The Trotskyist movement into which Healy entered in 1937 was confronted by immense political difficulties. This was the high point of the Stalinist terror inside the USSR and its international campaign against the Trotskyist movement. The British Communist Party enthusiastically supported the Moscow Trials and the ensuing cold-blooded murders of Lenin’s closest comrades. Day after day, the Stalinist Daily Worker hysterically denounced the “Trotzkyite fascists” and incited the workers to commit violence against the partisans of the Fourth International. Decades later Healy would still recall with bitterness how members of the Communist Party, with whom he had worked closely during the years before his expulsion, would systematically chant as they saw him selling the Trotskyist press: “Here comes Mosley, Here comes Mosley!” [2] Healy regularly intervened at public meetings of the Communist Party to denounce the crimes and betrayals of the Stalinists; and usually was rewarded for his efforts by being picked up by the goons and thrown down the steps of the front entrance. Undaunted, he would take delight in making the Stalinist ranks squirm over the innumerable unexplained shifts in the party line which the CP leadership regularly made in accordance with the needs of Soviet foreign policy. “Tell me quickly before anything changes,” Healy would ask a Daily Worker salesman as he looked at his watch. “It is 4:03 p.m. on December 9, 1939. What is your party’s line on the pact with Hitler?”

In addition to the external challenges, the Trotskyist movement was plagued by internal factional conflicts which, in an environment of clique relations, invariably assumed the most embittered forms. By the end of 1937 there existed no less than four Trotskyist tendencies—the Marxist League, the Marxist Group, the Militant Labour League, and the Lee Group which assumed the name Workers International League. It was the latter group with which Healy was affiliated, along with Jock Haston, Ted Grant and Betty Hamilton.

As the founding conference of the Fourth International approached, Trotsky and the International Secretariat made a determined attempt to effect a unification of the different British groups. While recognizing the existence of differences on important questions of tactics to be pursued within Britain, the International Secretariat insisted that the acceptance of the world program, elaborated by Trotsky in the founding document of the Fourth International, provided the essential basis for the establishment of a single British section. On the basis of the international program, the unified British movement would be in a position to resolve, in a democratic centralist way, its differences on national tactics.

James P. Cannon travelled to Britain in an attempt to carry through the unification of the Trotskyist tendencies in advance of the founding conference. However, his efforts proved unsuccessful as the WIL/Lee Group insisted that unification was impossible without first arriving at an agreement on the national program of a unified organization. Healy himself was openly hostile to Cannon’s efforts, and gleefully noted after their failure that “Cannon unified four groups into seven.”

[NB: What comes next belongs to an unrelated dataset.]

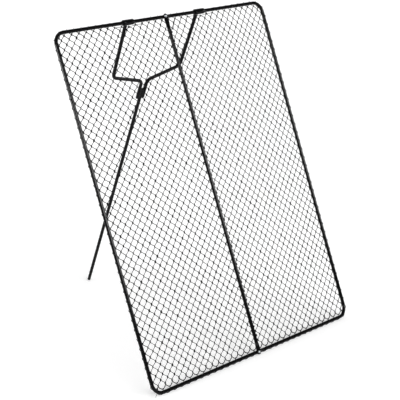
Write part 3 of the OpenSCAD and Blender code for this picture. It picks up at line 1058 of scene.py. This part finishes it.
    def build(self) -> None:
        """Builds and dresses the net: its strands and its knots."""
        strands = gather([self.strands(), self.loops()])
        self.dresser.add("net_strands", strands, Slot.TWINE, NET_BODY, "net", sharp=None)
        self.dresser.add("net_knots", self.knots(), Slot.TWINE, NET_BODY, "net", sharp=None)


# Loose ends of the cord: start, pull and end of each, by the run that it leaves
CORD_TAILS = {
    "lacing_top_middle": ((35.0, 944.0, 2.5), (27.0, 938.0, 4.0), (19.0, 918.0, 1.8)),
    "lacing_bottom": ((-369.0, 6.0, 3.5), (-372.5, 0.5, 5.0), (-378.0, -3.5, 3.5)),
}


def wrapped(values: Array, period: float) -> Array:
    """A round of values, with its last one before it and its first one after it."""
    return np.concatenate([[values[-1] - period], values, [values[0] + period]])


def off_bar(angle: Array | float) -> Array:
    """Unit directions away from the centre bar: (cos a, 0, sin a)."""
    return np.stack([np.cos(angle), 0 * angle, np.sin(angle)], -1)


@dataclass
class Lacing:
    """One cord wound all round the frame's tube, once through each of the net's edge meshes."""

    dresser: Dresser
    net: KnottedNet
    bar: CentreBar
    turn_r: float = 5.95
    tip_beyond: float = 1.5
    corner_reach: float = 6.5
    sleeve_pass: float = 10.0
    sleeve_gap: float = 2.0
    sides: int = 8
    ring_gap: float = 0.56
    lay: float = 9.0
    flute: float = 0.2
    phase: float = 0.08
    phase_pull: float = 0.3
    most_lean: float = 1.4
    tail_rings: int = 24
    tie_r: float = 0.55
    tie_angle: float = 32.0
    tie_margin: float = 6.0
    tie_over: float = 0.4
    hitch_seat: float = 0.75
    hitch_size: float = 0.12
    bar_ring_gap: float = 0.8

    def route(self) -> BentRoute:
        """The tube's centre line, once round from the bottom rail's left end, with the net on its left."""
        steps = (2 * STRAIGHT_X, 90.0, FRAME_H - 2 * CORNER_R, 90.0)
        return BentRoute((-STRAIGHT_X, 0.0), 0.0, steps + steps + (0.0,), CORNER_R)

    def catches(self, route: BentRoute) -> tuple[Array, Array, Array]:
        """Where the cord passes the net's edge nodes.

        Args:
            route: the tube's centre line.

        Returns:
            Lengths along the route, the cord's whole turns there, and its reach towards the net.
        """
        net, marks, nodes = self.net, route.marks(), self.net.points
        even_x, even_y = np.arange(2, net.columns, 2), np.arange(2, net.rows, 2)
        sides = (nodes[even_x, 0], nodes[net.columns, even_y],
                 nodes[even_x[::-1], net.rows], nodes[0, even_y[::-1]])
        s, near = [], []
        for number, (held, start, left) in enumerate(zip(sides, *route.at(marks[0:8:2]))):
            offset = held - start
            corner = (marks[2 * number + 1] + marks[2 * number + 2]) / 2
            s += [marks[2 * number] + offset @ np.cross(left, OUT_WAY), [corner]]
            near += [offset @ left, [self.corner_reach]]
        s, near = np.concatenate(s), np.concatenate(near)
        # The cord makes no turn on its way past a sleeve
        off_middle = np.abs(marks[4] + STRAIGHT_X - s)
        passed = np.abs(off_middle - SLEEVE_X) < SLEEVE_LEN / 2 + self.sleeve_pass
        return s, np.cumsum(~(passed | np.roll(passed, 1))), near + self.tip_beyond

    def line(self, route: BentRoute) -> tuple[Array, Array, Array]:
        """The cord's centre line.

        At length s its turn is T(s), its angle 2 pi T from the net towards the back, and its distance from
        the tube's axis r / cos(b - |angle|) where it reaches over to the net, b = arccos(r / reach), else r.

        Args:
            route: the tube's centre line.

        Returns:
            Lengths along the route, points (n, 3) and unit directions away from the tube.
        """
        at, turns, reach = self.catches(route)
        whole = route.marks()[-1]
        s = np.linspace(0.0, whole, round(whole / self.ring_gap) + 1)
        at = wrapped(at, whole)
        angle = TURN * np.interp(s, at, wrapped(turns, turns[-1] - turns[0] + 1))
        limit = np.arccos(np.clip(self.turn_r / np.interp(s, at, wrapped(reach, 0.0)), -1, 1))
        folded = np.abs((angle + math.pi) % TURN - math.pi)
        eased = np.sqrt(folded ** 2 + self.phase ** 2) - self.phase * self.phase_pull
        radius = self.turn_r / np.cos(np.clip(limit - eased, 0, self.most_lean))
        centre, inward = route.at(s)
        away = inward * np.cos(angle)[:, None] - OUT_WAY * np.sin(angle)[:, None]
        return s, centre + away * radius[:, None], away

    def cord(self, centre: Array, away: Array, run: Array | None = None, radius: float = CORD_R) -> Surface:
        """Two plies laid round each other: radius R (1 - f + f cos 2 (a - lay angle)) round the centre line.

        Args:
            centre: points of the centre line (n, 3).
            away: directions (n, 3), or one for all, from which the lay's angle is measured.
            run: lengths of cord (n), or none to count from the first point.
            radius: of the cord, over its plies.

        Returns:
            The cord's skin.
        """
        run = run_length(centre) if run is None else run
        way = unit(np.gradient(centre, axis=0))
        across = unit(away - way * np.sum(away * way, 1, keepdims=True))
        twist = (TURN * run / self.lay)[:, None]
        radii = radius * (1 - self.flute + self.flute * np.cos(2 * (around(self.sides) - twist)))
        rings = ring_points(centre, across, np.cross(way, across), self.sides, radii)
        return skin(FRAME_PLANE.place(rings)[None], Ends.POLES, run * MM)

    def tail(self, path: tuple[tuple[float, float, float], ...]) -> Surface:
        """A short end of cord on a smooth path through three points: (1-t)^2 A + 2 t (1-t) B + t^2 C."""
        start, pull, end = np.array(path)
        t = np.linspace(0.0, 1.0, self.tail_rings)[:, None]
        return self.cord((1 - t) ** 2 * start + 2 * t * (1 - t) * pull + t ** 2 * end, OUT_WAY)

    def bar_tie(self) -> Surface:
        """The cord that ties the net to the centre bar, one turn and one hitch to a mesh.

        The cord runs r (cos a, sin a) round the bar. The hitches lie along the bar, flat against it beside
        the middle column's knots, and are sized by a seeded hair.
        """
        net, bar = self.net, self.bar
        mesh, clear = 2 * (net.top - net.bottom) / net.rows, bar.lug_len + bar.taper_len + self.tie_margin
        heights = net.bottom + mesh * (np.arange(net.rows // 2) + 0.5)
        heights = heights[(heights > clear) & (heights < FRAME_H - clear)]
        low, high = heights[0] - mesh * self.tie_over, heights[-1] + mesh * self.tie_over
        v = np.linspace(low, high, round((high - low) / self.bar_ring_gap))
        first = math.radians(self.tie_angle)
        away, axis = off_bar(TURN * (v - heights[0]) / mesh + first), bar.middle() * OUT_WAY
        centre = np.outer(v, Y_WAY) + axis + away * (bar.radius + self.tie_r)
        draw = np.random.default_rng(net.seed + 3).standard_normal(len(heights)).clip(-2, 2)
        size = 1 + self.hitch_size * draw
        seat, out = bar.radius + BAR_HITCH.thick * self.hitch_seat, off_bar(first)
        at, across = np.outer(heights, Y_WAY) + axis + out * seat, off_bar(first + TURN / 4)
        return gather([self.cord(centre, away, radius=self.tie_r),
                       BAR_HITCH.tie(at, across, out, size, size)])

    def build(self) -> None:
        """Builds and dresses the six runs of the lacing with its two loose ends, and the bar's tie."""
        route = self.route()
        marks, (s, centre, away) = route.marks(), self.line(route)
        run = run_length(centre)
        right_low, right_high, left_high, left_low = (marks[1:8:2] + marks[2:9:2]) / 2
        middle, by_sleeve = marks[4] + STRAIGHT_X, SLEEVE_X + SLEEVE_LEN / 2 + self.sleeve_gap
        cuts = {
            "lacing_right": (right_low, right_high),
            "lacing_top_right": (right_high, middle - by_sleeve),
            "lacing_top_middle": (middle - by_sleeve, middle + by_sleeve),
            "lacing_top_left": (middle + by_sleeve, left_high),
            "lacing_left": (left_high, left_low),
        }
        picks = {name: np.flatnonzero((s >= low - self.ring_gap) & (s <= high))
                 for name, (low, high) in cuts.items()}
        # The bottom run starts in the last half corner and goes on from the route's start
        picks["lacing_bottom"] = np.concatenate([
            np.flatnonzero(s >= left_low - self.ring_gap), np.flatnonzero((s > 0) & (s <= right_low))])
        for name, pick in picks.items():
            length = np.where(pick > pick[-1], run[pick] - run[-1], run[pick])
            parts = [self.cord(centre[pick], away[pick], length)]
            if name in CORD_TAILS:
                parts.append(self.tail(CORD_TAILS[name]))
            self.dresser.add(f"{name}_cord", gather(parts), Slot.CORD, NET_BODY, name, sharp=None)
        self.dresser.add("bar_tie_cord", self.bar_tie(), Slot.CORD, NET_BODY, sharp=None)
        log.info("lacing: %.0f mm of cord", run[-1])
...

In addition to insisting on agreement on the national program as a prerequisite for unity, the WIL sought to justify its rejection of the International Secretariat’s initiative by insisting that it was the most effective and, in terms of its activity and social composition, proletarian of the tendencies claiming to be Trotskyist. However, the International Secretariat refused to compromise with the WIL. Trotsky based his fight for the Fourth International on the same scientifically-grounded internationalism upon which he had organized the struggle against the Stalinist bureaucracy. Over the previous years Trotsky had conducted a bitter fight against the Independent Labour Party of Fenner Brockway, whose centrist politics was rooted in his persistent subordination of questions of international principle to the narrow practical needs of his activities in Britain. Now, on the eve of its founding conference, the Fourth International confronted a similar outlook in the WIL. Trotsky understood that the source of this nationalist outlook was the immense pressure of the oldest and most experienced capitalism in the world on the British workers movement. To compromise with it would be to plant the seeds for the rapid disintegration of the Fourth International. Trotsky wrote a sharp condemnation of the position of the WIL:

“Under these circumstances it is necessary to warn the comrades associated with the Lee group that they are being led on a path of unprincipled clique politics which can only land them in the mire. It is possible to maintain and develop a revolutionary political grouping of serious importance only on the basis of great principles. The Fourth International alone embodies and represents these principles. It is possible for a national group to maintain a constant revolutionary course only if it is firmly connected in one organization with co-thinkers throughout the world and maintains a constant political and theoretical collaboration with them. The Fourth International alone is such an organization. All purely national groupings, all those who reject international organization, control, and discipline, are in their essence reactionary” (Documents of the Fourth International [New York: Pathfinder Press, 1973], p. 270).

Though this warning was rejected by the WIL, it represented a seminal experience in the political development of Healy as a Trotskyist. Before he could emerge as a serious leader inside the Fourth International, Healy had to first recognize the error which he had made in subordinating international principles to the practical needs of national work, which is the most characteristic and insidious form of opportunism. Indeed, Healy’s later degeneration was bound up with his rejection of the lessons which he had learned so painfully during his first years as a Trotskyist.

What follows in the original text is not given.